The rebels want One51 transformed into a coherent greentech/cleantech environmental services group, with non-core assets – such as the Irish Pride bakery – sold off. They hope this will restore the share price, which has collapsed in the past couple of years.
In its interim results yesterday, One51 said more than 75 per cent of its investments were “in the wider clean technology sector”.
This cut little ice with the campaign for change group. “The fact remains that One51’s ‘cleantech’ operations are comprised of a medley of disparate niche businesses, from animal rendering, to skip hire, hazardous waste management, glass bottle, paper and cardboard recycling, metals trading and many more.
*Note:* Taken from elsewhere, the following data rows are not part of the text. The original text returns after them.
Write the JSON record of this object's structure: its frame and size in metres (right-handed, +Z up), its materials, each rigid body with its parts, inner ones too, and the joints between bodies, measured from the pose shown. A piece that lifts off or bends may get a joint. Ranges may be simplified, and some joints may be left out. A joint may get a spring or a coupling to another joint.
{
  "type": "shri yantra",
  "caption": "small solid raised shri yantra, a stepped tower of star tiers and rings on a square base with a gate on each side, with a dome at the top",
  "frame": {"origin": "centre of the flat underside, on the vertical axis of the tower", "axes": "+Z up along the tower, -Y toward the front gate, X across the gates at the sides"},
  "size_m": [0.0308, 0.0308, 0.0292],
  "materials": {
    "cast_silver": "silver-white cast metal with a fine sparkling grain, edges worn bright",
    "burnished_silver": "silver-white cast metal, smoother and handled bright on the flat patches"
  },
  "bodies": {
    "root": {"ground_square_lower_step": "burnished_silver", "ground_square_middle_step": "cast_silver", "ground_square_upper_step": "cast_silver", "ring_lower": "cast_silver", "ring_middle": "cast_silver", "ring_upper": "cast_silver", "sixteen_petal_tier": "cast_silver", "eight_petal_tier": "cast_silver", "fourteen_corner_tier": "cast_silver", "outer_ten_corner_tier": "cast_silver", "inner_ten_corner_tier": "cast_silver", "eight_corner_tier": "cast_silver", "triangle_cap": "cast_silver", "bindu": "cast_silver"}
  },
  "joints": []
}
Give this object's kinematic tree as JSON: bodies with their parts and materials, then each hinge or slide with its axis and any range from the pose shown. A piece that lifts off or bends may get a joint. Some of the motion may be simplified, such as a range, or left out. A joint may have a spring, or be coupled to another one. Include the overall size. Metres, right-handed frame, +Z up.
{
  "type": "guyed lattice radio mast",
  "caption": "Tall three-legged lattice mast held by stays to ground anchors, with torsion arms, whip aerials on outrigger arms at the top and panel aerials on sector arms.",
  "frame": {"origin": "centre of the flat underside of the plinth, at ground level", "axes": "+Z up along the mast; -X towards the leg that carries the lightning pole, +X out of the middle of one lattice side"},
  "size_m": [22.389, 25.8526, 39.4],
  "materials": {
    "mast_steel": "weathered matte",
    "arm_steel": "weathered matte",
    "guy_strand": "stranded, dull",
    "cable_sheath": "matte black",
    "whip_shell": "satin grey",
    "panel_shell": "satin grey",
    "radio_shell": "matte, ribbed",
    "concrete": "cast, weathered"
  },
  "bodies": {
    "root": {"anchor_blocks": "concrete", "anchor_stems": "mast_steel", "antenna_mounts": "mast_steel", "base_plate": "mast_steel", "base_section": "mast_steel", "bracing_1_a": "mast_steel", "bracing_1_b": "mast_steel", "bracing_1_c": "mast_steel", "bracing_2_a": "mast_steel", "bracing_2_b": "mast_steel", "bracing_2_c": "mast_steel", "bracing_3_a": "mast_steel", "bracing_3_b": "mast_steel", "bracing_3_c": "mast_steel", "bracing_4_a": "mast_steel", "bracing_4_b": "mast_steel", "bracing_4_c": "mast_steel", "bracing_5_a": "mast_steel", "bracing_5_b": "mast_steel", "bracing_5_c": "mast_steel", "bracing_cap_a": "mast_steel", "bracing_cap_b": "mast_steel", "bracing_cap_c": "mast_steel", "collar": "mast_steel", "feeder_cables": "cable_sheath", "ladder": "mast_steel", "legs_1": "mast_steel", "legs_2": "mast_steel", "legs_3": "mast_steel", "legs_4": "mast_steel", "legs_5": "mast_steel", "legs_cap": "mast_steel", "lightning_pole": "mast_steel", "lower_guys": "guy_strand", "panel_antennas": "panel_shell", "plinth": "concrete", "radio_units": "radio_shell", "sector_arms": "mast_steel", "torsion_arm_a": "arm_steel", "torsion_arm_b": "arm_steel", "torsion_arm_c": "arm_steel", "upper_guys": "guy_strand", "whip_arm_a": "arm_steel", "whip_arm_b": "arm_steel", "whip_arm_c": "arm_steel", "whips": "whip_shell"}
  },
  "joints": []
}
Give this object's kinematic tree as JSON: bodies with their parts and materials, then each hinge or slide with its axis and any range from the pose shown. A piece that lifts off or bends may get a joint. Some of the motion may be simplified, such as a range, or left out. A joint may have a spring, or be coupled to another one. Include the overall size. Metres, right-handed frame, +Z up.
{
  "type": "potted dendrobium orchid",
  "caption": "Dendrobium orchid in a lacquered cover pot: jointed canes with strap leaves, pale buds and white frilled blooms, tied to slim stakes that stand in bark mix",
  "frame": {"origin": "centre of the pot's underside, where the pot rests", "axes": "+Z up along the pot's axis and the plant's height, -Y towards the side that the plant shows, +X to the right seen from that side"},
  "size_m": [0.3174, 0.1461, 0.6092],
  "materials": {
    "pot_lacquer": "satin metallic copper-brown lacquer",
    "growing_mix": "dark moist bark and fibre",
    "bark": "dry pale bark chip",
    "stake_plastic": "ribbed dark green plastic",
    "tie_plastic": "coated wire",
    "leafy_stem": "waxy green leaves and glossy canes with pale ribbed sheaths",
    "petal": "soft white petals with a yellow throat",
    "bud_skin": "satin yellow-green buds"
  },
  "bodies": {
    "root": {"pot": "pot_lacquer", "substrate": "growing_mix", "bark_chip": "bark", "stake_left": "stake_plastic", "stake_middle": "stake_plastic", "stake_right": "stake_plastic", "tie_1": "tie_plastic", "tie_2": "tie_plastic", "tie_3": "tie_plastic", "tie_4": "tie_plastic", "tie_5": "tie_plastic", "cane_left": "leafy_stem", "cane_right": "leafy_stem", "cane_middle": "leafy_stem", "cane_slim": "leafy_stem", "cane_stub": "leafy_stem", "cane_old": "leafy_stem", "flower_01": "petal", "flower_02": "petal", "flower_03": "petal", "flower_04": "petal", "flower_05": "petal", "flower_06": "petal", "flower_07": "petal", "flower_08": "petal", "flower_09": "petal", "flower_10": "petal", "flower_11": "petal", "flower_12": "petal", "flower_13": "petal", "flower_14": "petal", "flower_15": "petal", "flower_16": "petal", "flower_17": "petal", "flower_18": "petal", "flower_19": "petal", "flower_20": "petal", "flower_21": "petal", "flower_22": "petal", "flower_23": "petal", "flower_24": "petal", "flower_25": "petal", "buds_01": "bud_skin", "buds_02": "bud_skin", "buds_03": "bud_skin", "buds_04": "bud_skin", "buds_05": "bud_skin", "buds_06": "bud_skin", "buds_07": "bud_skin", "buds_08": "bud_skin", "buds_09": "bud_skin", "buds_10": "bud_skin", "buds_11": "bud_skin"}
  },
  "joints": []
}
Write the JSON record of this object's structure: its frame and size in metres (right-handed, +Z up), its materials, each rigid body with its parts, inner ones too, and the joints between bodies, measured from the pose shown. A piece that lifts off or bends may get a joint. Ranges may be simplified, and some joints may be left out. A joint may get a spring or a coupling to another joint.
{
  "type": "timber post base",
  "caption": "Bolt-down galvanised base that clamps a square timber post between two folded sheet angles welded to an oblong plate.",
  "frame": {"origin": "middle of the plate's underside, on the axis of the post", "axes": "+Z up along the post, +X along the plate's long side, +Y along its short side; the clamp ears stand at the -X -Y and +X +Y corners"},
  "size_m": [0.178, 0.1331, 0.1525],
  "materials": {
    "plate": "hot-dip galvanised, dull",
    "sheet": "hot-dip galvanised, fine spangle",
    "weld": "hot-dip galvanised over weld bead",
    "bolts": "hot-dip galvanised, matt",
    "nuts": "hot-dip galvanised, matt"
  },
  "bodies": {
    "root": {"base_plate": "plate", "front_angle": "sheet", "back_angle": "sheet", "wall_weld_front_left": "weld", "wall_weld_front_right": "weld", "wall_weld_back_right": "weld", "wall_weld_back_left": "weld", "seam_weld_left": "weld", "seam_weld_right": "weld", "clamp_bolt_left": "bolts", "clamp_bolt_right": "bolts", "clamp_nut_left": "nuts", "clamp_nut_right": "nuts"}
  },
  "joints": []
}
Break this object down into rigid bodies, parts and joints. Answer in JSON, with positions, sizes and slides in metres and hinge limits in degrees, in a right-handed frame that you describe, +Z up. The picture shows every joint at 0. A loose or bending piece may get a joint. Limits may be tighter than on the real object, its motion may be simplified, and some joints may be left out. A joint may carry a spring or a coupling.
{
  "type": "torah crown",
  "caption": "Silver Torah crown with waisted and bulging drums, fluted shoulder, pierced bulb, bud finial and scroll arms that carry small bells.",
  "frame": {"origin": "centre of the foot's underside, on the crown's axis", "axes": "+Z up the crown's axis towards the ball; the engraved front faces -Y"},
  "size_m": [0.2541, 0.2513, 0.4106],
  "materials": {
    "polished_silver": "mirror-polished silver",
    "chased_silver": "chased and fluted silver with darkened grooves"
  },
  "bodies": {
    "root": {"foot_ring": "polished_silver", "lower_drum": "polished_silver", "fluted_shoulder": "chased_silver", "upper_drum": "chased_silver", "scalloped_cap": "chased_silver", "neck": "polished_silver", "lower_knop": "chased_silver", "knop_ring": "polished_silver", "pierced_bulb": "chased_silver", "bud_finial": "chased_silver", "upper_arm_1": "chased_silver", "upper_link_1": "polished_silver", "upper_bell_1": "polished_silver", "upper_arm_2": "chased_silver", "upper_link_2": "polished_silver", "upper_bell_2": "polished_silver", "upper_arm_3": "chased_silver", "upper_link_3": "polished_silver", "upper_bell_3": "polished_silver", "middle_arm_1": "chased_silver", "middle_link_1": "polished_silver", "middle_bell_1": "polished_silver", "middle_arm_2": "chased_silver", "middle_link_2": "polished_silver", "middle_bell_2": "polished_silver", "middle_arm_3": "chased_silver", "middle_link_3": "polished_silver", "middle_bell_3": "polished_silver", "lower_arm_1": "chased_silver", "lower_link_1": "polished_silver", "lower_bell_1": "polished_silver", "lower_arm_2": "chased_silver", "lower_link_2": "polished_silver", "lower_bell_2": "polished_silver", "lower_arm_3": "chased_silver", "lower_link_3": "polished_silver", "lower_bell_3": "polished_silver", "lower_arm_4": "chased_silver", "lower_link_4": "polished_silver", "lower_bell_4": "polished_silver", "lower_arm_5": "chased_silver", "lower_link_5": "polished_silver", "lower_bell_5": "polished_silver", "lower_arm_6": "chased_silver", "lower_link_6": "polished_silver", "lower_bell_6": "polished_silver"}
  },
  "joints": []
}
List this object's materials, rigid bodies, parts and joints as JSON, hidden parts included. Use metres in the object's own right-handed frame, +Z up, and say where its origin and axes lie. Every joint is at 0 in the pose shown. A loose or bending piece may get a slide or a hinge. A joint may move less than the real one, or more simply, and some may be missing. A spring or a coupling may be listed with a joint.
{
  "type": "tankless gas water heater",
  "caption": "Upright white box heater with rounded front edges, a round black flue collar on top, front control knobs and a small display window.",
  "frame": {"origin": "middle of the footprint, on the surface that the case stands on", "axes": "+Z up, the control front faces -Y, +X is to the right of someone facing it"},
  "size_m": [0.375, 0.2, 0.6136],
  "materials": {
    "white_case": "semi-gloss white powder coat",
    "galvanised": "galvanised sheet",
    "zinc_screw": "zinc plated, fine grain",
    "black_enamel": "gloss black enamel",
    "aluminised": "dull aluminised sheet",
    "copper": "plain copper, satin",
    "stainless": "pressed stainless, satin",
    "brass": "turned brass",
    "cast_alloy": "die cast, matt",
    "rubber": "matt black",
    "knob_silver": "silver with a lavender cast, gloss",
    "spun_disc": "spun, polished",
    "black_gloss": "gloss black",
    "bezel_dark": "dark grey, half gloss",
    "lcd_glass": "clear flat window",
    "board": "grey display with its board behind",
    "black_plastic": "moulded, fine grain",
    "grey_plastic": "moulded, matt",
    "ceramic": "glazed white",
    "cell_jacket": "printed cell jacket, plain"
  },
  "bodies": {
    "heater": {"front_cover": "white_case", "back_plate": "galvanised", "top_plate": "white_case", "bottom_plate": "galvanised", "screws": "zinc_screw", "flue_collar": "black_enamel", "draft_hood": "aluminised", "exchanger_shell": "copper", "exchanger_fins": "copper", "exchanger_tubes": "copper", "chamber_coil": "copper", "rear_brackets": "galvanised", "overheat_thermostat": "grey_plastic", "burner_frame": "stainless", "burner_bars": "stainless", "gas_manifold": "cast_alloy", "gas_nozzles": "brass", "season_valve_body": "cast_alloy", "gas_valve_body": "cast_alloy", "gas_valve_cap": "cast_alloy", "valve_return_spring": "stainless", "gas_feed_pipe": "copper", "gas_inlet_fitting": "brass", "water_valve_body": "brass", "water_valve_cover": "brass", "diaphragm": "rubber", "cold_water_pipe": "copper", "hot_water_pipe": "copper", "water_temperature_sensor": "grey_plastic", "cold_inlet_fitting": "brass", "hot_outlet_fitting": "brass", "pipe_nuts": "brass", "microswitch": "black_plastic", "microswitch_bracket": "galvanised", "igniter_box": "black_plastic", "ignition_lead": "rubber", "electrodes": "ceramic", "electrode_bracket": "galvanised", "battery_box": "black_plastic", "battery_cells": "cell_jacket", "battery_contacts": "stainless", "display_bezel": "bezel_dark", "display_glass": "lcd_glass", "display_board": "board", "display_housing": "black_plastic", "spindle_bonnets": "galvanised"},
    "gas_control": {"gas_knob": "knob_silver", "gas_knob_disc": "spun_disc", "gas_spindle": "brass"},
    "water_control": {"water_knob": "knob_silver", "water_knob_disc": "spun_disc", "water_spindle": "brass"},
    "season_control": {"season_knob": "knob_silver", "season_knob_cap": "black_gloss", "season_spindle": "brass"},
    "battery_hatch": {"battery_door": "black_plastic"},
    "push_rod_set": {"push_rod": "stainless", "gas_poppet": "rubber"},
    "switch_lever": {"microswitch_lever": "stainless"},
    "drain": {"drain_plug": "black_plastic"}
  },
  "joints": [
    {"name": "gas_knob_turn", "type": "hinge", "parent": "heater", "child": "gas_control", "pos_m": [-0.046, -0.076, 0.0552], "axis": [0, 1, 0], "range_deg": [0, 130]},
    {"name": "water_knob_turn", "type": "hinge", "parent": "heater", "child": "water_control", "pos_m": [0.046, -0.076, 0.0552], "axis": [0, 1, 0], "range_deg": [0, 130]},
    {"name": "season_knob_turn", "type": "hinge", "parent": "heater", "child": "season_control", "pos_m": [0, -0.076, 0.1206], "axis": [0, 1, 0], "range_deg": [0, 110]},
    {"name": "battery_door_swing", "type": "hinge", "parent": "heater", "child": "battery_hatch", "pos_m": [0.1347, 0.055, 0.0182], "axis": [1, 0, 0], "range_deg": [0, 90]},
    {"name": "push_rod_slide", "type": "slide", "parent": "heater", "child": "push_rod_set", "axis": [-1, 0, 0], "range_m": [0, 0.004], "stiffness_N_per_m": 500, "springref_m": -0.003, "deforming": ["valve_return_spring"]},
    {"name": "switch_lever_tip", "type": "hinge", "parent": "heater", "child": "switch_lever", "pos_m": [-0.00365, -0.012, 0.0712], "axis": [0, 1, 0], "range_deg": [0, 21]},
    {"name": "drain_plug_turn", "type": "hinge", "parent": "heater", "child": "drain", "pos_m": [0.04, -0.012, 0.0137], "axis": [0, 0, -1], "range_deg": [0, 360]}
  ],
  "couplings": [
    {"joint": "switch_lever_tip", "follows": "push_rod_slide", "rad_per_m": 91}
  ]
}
“There is no ‘beating heart’ in the form of a waste management business to truly create synergistic opportunities for this niche range of businesses and to deliver a return on the capital employed.”
According to Killen, One51 has failed to address the core issues of concern to shareholders, including standards of corporate governance, financial transparency, and the absence of a clear business strategy.
This week the campaign submitted three nominations for election as independent directors of One51 when the agm rolls around next week.
These are Killen, ex-Beamish Crawford chief Alf Smiddy, and former Ibec director of European affairs Peter Brennan.
Killen and his supporters have made the running to date in the battle with Lynch and One51.
But Lynch is a wily businessman who has bettered many rivals – both from within and without – over a long and successful career. He is sure to put up a strong defence of his stewardship and the strategy being pursued.
Next week’s agm is unlikely to signal the end of the row. Killen, who has €500,000 personally invested in One51, has said he will call an extraordinary general meeting if necessary to pursue his campaign for change.
This is a battle that has some way to run.